The previous answers were reasonable, but a lot of what happens at the atomic level is harder to put reasonably. Here are a few relevant points.
First, forget the flowing of old glass. Viscous substances like toffee and tar can flow slowly, but the liquid in glass flows no faster than most crystals "creep". For all practical purposes it is solid. What makes it "liquid" is not that it flows (it doesn't) but that the molecules in the substance are jumbled. Neighbouring molecules are pretty well ordered, but they are jumbled enough that distant neighbours are not ordered relative to each other. Anyone who has been caught in a crowd of people too crushed together to move will have the idea. You will seldom be face to face with anyone, but instead will stand at a reasonably comfortable orientation. You could however be at any orientation relative to someone a few bodies away. If you had been in a military platoon however, everyone would be standing facing the same way, no matter how far apart. That sort of lattice corresponds to a crystalline state.
The reason for the bumps and thicker lower ends of old panes is that that was as neatly as they could make glass by the early techniques of those days, and it was the most convenient orientation to install the panes.
Next. Remember that from this point of view, light is wearing its wave hat; it is not behaving much like particles. It is in effect an alternating electrical and magnetic vibration of a field. Squeezing between atoms, or between the components of atoms does not enter into the process. Even if it did, the wavelengths of visible light are hugely, thousands or millions of times greater than the components under discussion.
For light to get through glass is not like weevils squeezing between grain kernels, but rather like sound getting through glass; it doesn't squeeze through; it rides through in the interactions of the glass molecules.

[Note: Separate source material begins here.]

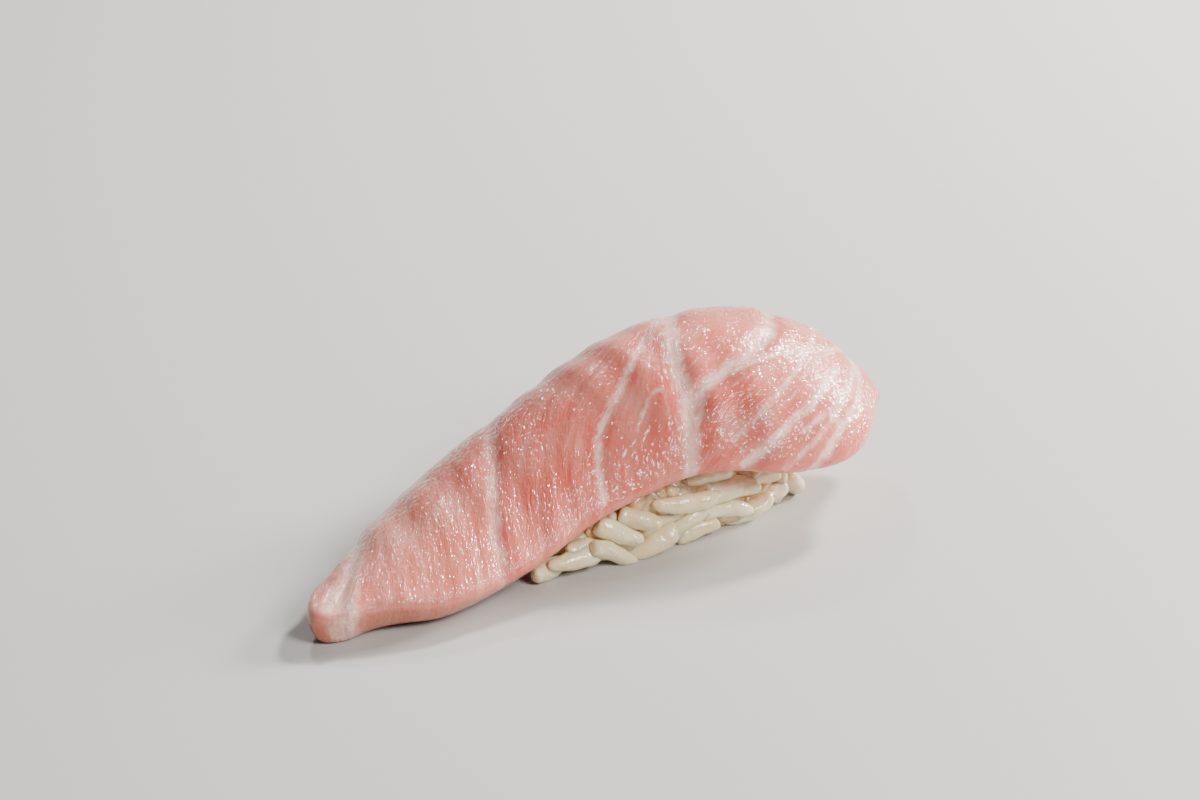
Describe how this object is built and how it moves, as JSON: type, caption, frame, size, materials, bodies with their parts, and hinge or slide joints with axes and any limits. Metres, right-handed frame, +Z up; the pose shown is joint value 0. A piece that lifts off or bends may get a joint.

Because the light vibrations are changes in electromagnetic fields, they interact with any electric particles they meet on the way. If the particles could move in such a way as to be shaken by the light, then moving them would either absorb the light's energy, swallowing up the wave, so to speak, or send a copy of the wave back like an echo, reflecting the light. Those sorts of effects are what one might expect from electrical conductors like metals. Other sorts of conductors like salt solutions do pass visible light, but they are not transparent to various other wavelengths.
Transparent glass however, does not have electric charges that move at the right frequency to interfere with the wavelengths of visible light, so the electromagnetic vibrations pass through without much interference of the type that we find in metals. (The interference of refraction etc is another matter.)